Cases such as this touch on an intrinsic issue with music copyright: There are only eight notes in an octave and so many ways to use them in contemporary popular music. At a certain point, songwriter is bound to replicate what another person has done before. But the issue of creating something “new” is not actually at play here. “Copyright law is not about novelty,” says Cardozo School of Law professor Christopher Buccafusco, “it’s just about coming to something on your own.” 

Buccafusco cites an example given in a famous copyright opinion that if someone today were to write word-for-word John Keats’ poem “Ode on a Grecian Urn,” never having read it before, he or she would not be an infringer (and in addition would have a copyright on it). “Copyright law, at least ostensibly, takes very seriously this notion of independent creation, and so it will be incumbent upon Radiohead if this goes to litigation or as they think about the relative value of the lawsuit in settlement negotiations, the probability that Radiohead will actually be able to prove that Lana Del Rey copied from them and didn’t just on her own hit upon this collection of melodies and chords.”

Interestingly, Radiohead has been on the other end of this situation with “Creep” before when the band was accused of plagiarizing the song “The Air That I Breathe,” which was made famous by The Hollies and written by Albert Hammond and Mike Hazlewood.

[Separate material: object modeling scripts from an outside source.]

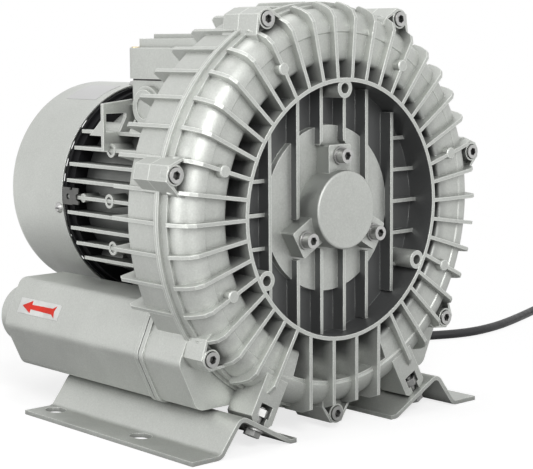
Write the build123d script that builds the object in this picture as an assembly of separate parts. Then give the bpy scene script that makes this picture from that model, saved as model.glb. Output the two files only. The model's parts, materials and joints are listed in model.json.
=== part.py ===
from build123d import *
import math
import os

# Single-stage side channel blower with a finned ring casing, a bladed impeller, a fan-cooled motor,
# two silencers with plain round ports, bent sheet feet and a cable with its plug.
# Millimetres. The front cover faces -Y, the motor lies towards +Y and +Z is up.
# Every piece is drawn about the shaft axis, with y = 0 at the front edge of the cover's fins,
# and is placed once, when it is written.

# Driving sizes of the ring casing
floor_gap = 4.0
parting_y = 28.0
channel_radius = 116.0
channel_half_width = 13.2
cover_channel_depth = 19.5
rear_channel_depth = 10.5
channel_bevel = 5.5
casing_wall = 4.3
drum_wall = 3.5
flange_rim = 4.2
flange_ridge = 2.2
flange_land = 6.2
land_rim = 2.0
shoulder_radius = 15.0
rear_bevel = 10.0
bulge_step = 0.7
floor_thickness = 6.0
gap_floor_thickness = 4.0
ring_gap = 10.8
ring_wall = 2.7
plateau_radius = 56.0
plateau_height = 4.5
stripper_angle = 25.0
stripper_step = 0.5

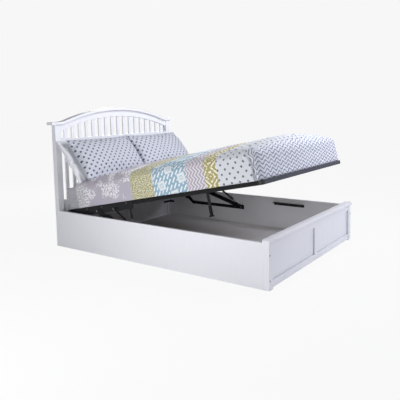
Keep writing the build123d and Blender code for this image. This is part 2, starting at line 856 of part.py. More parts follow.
with BuildPart() as centre_leg_foot:
    with BuildSketch(deck_plane(-leg_tube_length)):
        with Locations((0, leg_station)):
            Circle(leg_sleeve_radius)
    extrude(amount=leg_tube_length + leg_foot_height - leg_length)
    with BuildSketch(deck_plane(leg_foot_height - leg_length)):
        with Locations((0, leg_station)):
            Circle(leg_foot_radius)
    extrude(amount=-leg_foot_height)
    fillet(centre_leg_foot.edges().filter_by(GeomType.CIRCLE).group_by(SortBy.RADIUS)[-1], radius=edge_round)
save(centre_leg_foot, "centre_leg_foot")

# Short stay that hangs square to the deck inside the left bracket
with BuildPart() as deck_stay:
    with BuildSketch(deck_side(-deck_half)):
        with Locations((stay_station, -stay_length / 2)):
            RectangleRounded(stay_width, stay_length, bracket_round - edge_round * 2)
    extrude(amount=stay_thickness)
save(deck_stay, "deck_stay")

# Mattress
with BuildPart() as mattress:
    with BuildSketch(deck_plane(deck_rail_height)):
        with Locations((0, (mattress_head + mattress_foot) / 2)):
            RectangleRounded(mattress_width, mattress_length, mattress_corner)
    extrude(amount=mattress_thickness)
    layers = mattress.faces().sort_by(Axis(deck_origin, deck_up))
    fillet(layers[0].edges() + layers[-1].edges(), radius=mattress_edge)
save(mattress, "mattress")

# Duvet: a crowned cover over the mattress, tucked down its sides and foot
duvet_half = mattress_width / 2 + duvet_side
duvet_foot = mattress_foot - duvet_side
duvet_shoulder_z = duvet_seat - duvet_shoulder / 2
duvet_plan_length = duvet_head - duvet_foot
with BuildPart() as duvet:
    with BuildSketch(deck_end(duvet_head)):
        with BuildLine():
            for side, tag in SIDES:
                foot_corner = (side * (duvet_half - duvet_belly), deck_rail_height)
                belly = (side * duvet_half, (deck_rail_height + duvet_shoulder_z) / 2)
                shoulder = (side * (duvet_half - duvet_belly), duvet_shoulder_z)
                turn = (side * (duvet_half - duvet_shoulder / 3), duvet_seat - duvet_shoulder / 6)
                top = (side * (duvet_half - duvet_shoulder), duvet_seat)
                ThreePointArc(foot_corner, belly, shoulder)
                ThreePointArc(shoulder, turn, top)
            ThreePointArc(mirrored(top), (0, duvet_seat + duvet_crown), top)
            Line(mirrored(foot_corner), foot_corner)
        make_face()
    extrude(amount=duvet_plan_length)
    with BuildSketch(deck_side(-duvet_half)):
        with BuildLine():
            foot_low = (duvet_foot + duvet_belly, deck_rail_height)
            foot_belly = (duvet_foot, (deck_rail_height + duvet_shoulder_z) / 2)
            foot_shoulder = (duvet_foot + duvet_belly, duvet_shoulder_z)
            foot_turn = (duvet_foot + duvet_shoulder / 3, duvet_seat)
            foot_top = (duvet_foot + duvet_foot_round, duvet_seat + duvet_crown)
            slope_top = (duvet_slope_end, duvet_seat + duvet_crown)
            slope_low = (duvet_seat_end, duvet_seat - edge_round)
            head_top = (duvet_head, duvet_seat - edge_round)
            head_low = (duvet_head, deck_rail_height)
            ThreePointArc(foot_low, foot_belly, foot_shoulder)
            ThreePointArc(foot_shoulder, foot_turn, foot_top)
            Polyline(foot_top, slope_top, slope_low, head_top, head_low, foot_low)
        make_face()
    extrude(amount=2 * duvet_half, mode=Mode.INTERSECT)
    with BuildSketch(deck_plane(deck_rail_height)):
        with Locations((0, duvet_foot + duvet_plan_length)):
            RectangleRounded(2 * duvet_half, 2 * duvet_plan_length, duvet_corner)
    extrude(amount=mattress_thickness + duvet_top + 2 * duvet_crown, mode=Mode.INTERSECT)
    with BuildSketch(deck_plane(deck_rail_height)):
        with Locations((0, (mattress_head + mattress_foot) / 2)):
            RectangleRounded(
                mattress_width + 2 * duvet_clearance, mattress_length + 2 * duvet_clearance, mattress_corner
            )
    extrude(amount=mattress_thickness + duvet_clearance, mode=Mode.SUBTRACT)
save(duvet, "duvet")

# Pillows: lofted from a thin end seam through a full middle to the other end
pillow_up = Vector(0, sin(radians(pillow_lean)), cos(radians(pillow_lean)))
pillow_front = Vector(0, -cos(radians(pillow_lean)), sin(radians(pillow_lean)))
pillow_station_shares = (-1, -0.86, -0.5, 0, 0.5, 0.86, 1)
pillow_fullness_shares = (0, 0.55, 0.92, 1, 0.92, 0.55, 0)


def make_pillow(name, x_middle, seam, front_bulge, back_bulge):
    """One pillow that leans back from its bottom seam."""
    with BuildPart() as pillow:
        for share, full in zip(pillow_station_shares, pillow_fullness_shares):
            origin = seam + Vector(x_middle + share * pillow_width / 2, 0, 0)
            slice_plane = Plane(origin=origin, x_dir=pillow_up, z_dir=(1, 0, 0))
            front = pillow_end_bulge + (front_bulge - pillow_end_bulge) * full
            back = pillow_end_bulge + (back_bulge - pillow_end_bulge) * full
            low, high = (pillow_draw_in * full, 0), (pillow_height - pillow_draw_in * full, 0)
            with BuildSketch(slice_plane):
                with BuildLine():
                    ThreePointArc(low, (pillow_height / 2, front), high)
                    ThreePointArc(high, (pillow_height / 2, -back), low)
                make_face()
        loft()
    save(pillow, name)


pillow_middle = (pillow_width + pillow_gap) / 2
rear_pillow_station = mattress_head - rear_pillow_setback
rear_seam = Vector(0, *deck_point(rear_pillow_station, duvet_seat - edge_round + pillow_seat))
pillow_step = rear_pillow_front + front_pillow_back + pillow_touch
front_run = pillow_step / (-pillow_front.dot(deck_along))
front_seam = rear_seam - deck_along * front_run
for side, tag in SIDES:
    rear_x = side * pillow_middle + rear_pillow_shift
    front_x = side * pillow_middle + front_pillow_shift
    make_pillow(f"pillow_rear_{tag}", rear_x, rear_seam, rear_pillow_front, rear_pillow_back)
    make_pillow(f"pillow_front_{tag}", front_x, front_seam, front_pillow_front, front_pillow_back)
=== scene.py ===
"""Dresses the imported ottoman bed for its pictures.

The bed is a white painted wooden frame with an arched, slatted headboard and a
panelled footboard. A steel deck with sprung slats carries the mattress, a
banded duvet and two pairs of pillows, and lifts from the foot end.
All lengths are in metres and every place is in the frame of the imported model.
"""

import json
import logging
import math
from dataclasses import dataclass, field
from enum import Enum

import bmesh
import bpy
from mathutils import Matrix, Vector, noise

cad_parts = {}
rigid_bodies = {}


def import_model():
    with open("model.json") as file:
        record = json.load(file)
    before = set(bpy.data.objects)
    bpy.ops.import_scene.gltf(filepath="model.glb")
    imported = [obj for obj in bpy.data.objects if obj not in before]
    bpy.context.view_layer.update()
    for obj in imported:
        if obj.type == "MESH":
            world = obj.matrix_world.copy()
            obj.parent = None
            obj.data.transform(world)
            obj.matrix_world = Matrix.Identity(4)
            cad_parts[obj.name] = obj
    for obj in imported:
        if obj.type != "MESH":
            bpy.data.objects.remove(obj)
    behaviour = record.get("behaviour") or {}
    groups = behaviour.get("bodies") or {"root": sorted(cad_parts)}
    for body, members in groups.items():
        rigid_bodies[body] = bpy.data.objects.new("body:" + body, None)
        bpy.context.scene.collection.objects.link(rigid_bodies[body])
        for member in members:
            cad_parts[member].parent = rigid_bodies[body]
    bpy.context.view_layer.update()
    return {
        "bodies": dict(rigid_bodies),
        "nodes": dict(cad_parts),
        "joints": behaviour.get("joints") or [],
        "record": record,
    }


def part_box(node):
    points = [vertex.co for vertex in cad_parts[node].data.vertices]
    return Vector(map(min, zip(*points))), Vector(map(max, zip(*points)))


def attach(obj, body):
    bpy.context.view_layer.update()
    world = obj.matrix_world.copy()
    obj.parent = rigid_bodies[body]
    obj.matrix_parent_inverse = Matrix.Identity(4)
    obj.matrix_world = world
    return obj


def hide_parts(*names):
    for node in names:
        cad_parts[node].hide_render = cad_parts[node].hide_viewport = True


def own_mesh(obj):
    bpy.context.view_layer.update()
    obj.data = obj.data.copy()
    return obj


LOG = logging.getLogger("ottoman_bed")
Socket = bpy.types.NodeSocket
Piece = bpy.types.Object
NEAR = 1e-4  # Two stations nearer than this are one
TINY = 1e-6  # A shorter vector has no direction


def linear(code: str) -> tuple[float, float, float, float]:
    """Turn an sRGB hex colour into linear light.

    Args:
        code: Six hex digits, such as "f2f2f6".

    Returns:
        Red, green, blue and an alpha of one.
    """
    shares = [int(code[i : i + 2], 16) / 255 for i in (0, 2, 4)]
    light = [c / 12.92 if c <= 0.04045 else ((c + 0.055) / 1.055) ** 2.4 for c in shares]
    return (*light, 1.0)


def grey(level: float) -> tuple[float, float, float, float]:
    """A neutral linear colour of the given level."""
    return (level, level, level, 1.0)


class Nodes:
    """A node tree and the one way in which nodes are added to it."""

    def __init__(self, tree: bpy.types.NodeTree) -> None:
        """Take the tree that gets the nodes."""
        self.tree = tree

    def wire(self, node: bpy.types.Node, wires: dict) -> None:
        """Link a node's inputs or set their values.

        Args:
            node: The node.
            wires: For each input's name or index, a value, a socket, or a node whose first output is meant.
        """
        for key, value in wires.items():
            source = value.outputs[0] if isinstance(value, bpy.types.Node) else value
            if isinstance(source, Socket):
                self.tree.links.new(source, node.inputs[key])
            else:
                node.inputs[key].default_value = source

    def add(self, kind: str, wires: dict | None = None, stops: tuple = (), **settings) -> bpy.types.Node:
        """Add a node, with its settings, links and values.

        Args:
            kind: The node's type name.
            wires: Its inputs, as wire() takes them.
            stops: For a colour ramp, its positions and colours in order.
            settings: Properties of the node itself.

        Returns:
            The new node.
        """
        node = self.tree.nodes.new(kind)
        for name, value in settings.items():
            setattr(node, name, value)
        self.wire(node, wires or {})
        if stops:
            ramp = node.color_ramp.elements
            while len(ramp) < len(stops):
                ramp.new(1.0)
            for element, (position, colour) in zip(ramp, stops):
                element.position = position
                element.color = colour
        return node


# Finishes


@dataclass(frozen=True)
class Grain:
    """One pattern in a surface, with the real size of its parts, and what it does there.

    It may draw the colour towards a share of its light, change the roughness by
    two amounts, and raise the surface with a strength to a depth.
    """

    size: float
    kind: str = "ShaderNodeTexNoise"
    detail: float = 0.0
    stretch: tuple = (1.0, 1.0, 1.0)
    tone: float | None = None
    lift: float = 0.0
    gloss: tuple | None = None
    relief: tuple | None = None


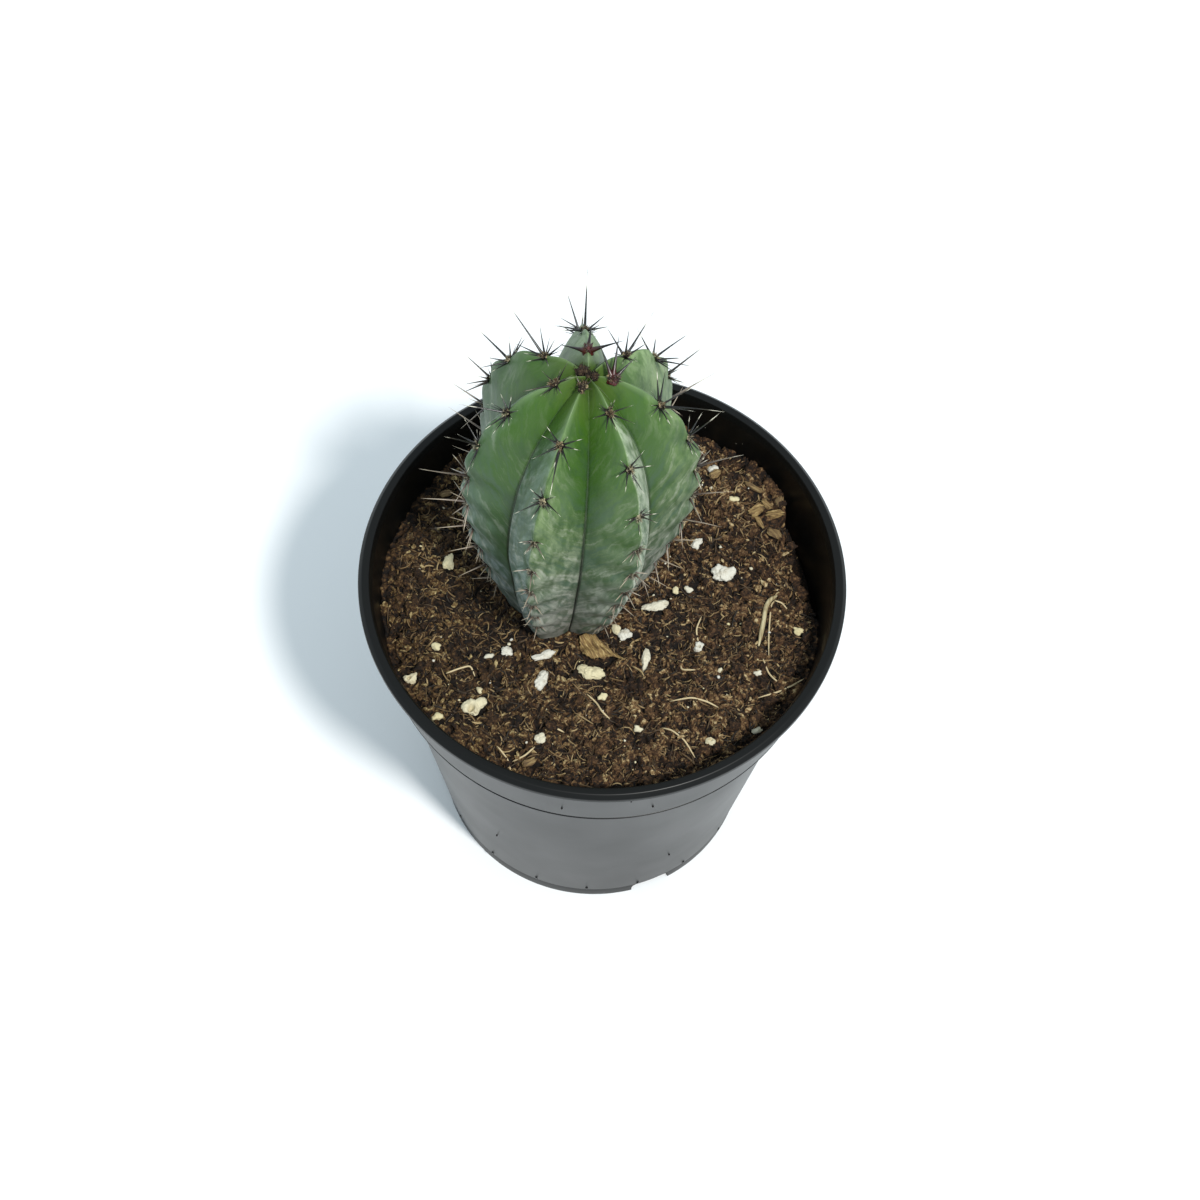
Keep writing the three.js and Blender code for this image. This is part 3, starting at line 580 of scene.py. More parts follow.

Hammond and Halewood sued and are now credited songwriters for “Creep,” making them invested parties in this case as well. 

“It’s now Radiohead’s responsibility to be able to point to the fact that not only did Lana Del Rey have access to their work, that’s pretty clear, but there’s a reason we should think the similarity in Lana Del Rey’s work came from her in fact copying their song,” says Buccafusco. “It doesn’t mean that she had to do it intentionally or willfully, it just means that more probably than not when she was putting together this music, somehow somewhere she was generating, she was thinking about, she was developing from her knowledge of the Radiohead song and this can happen subconsciously.”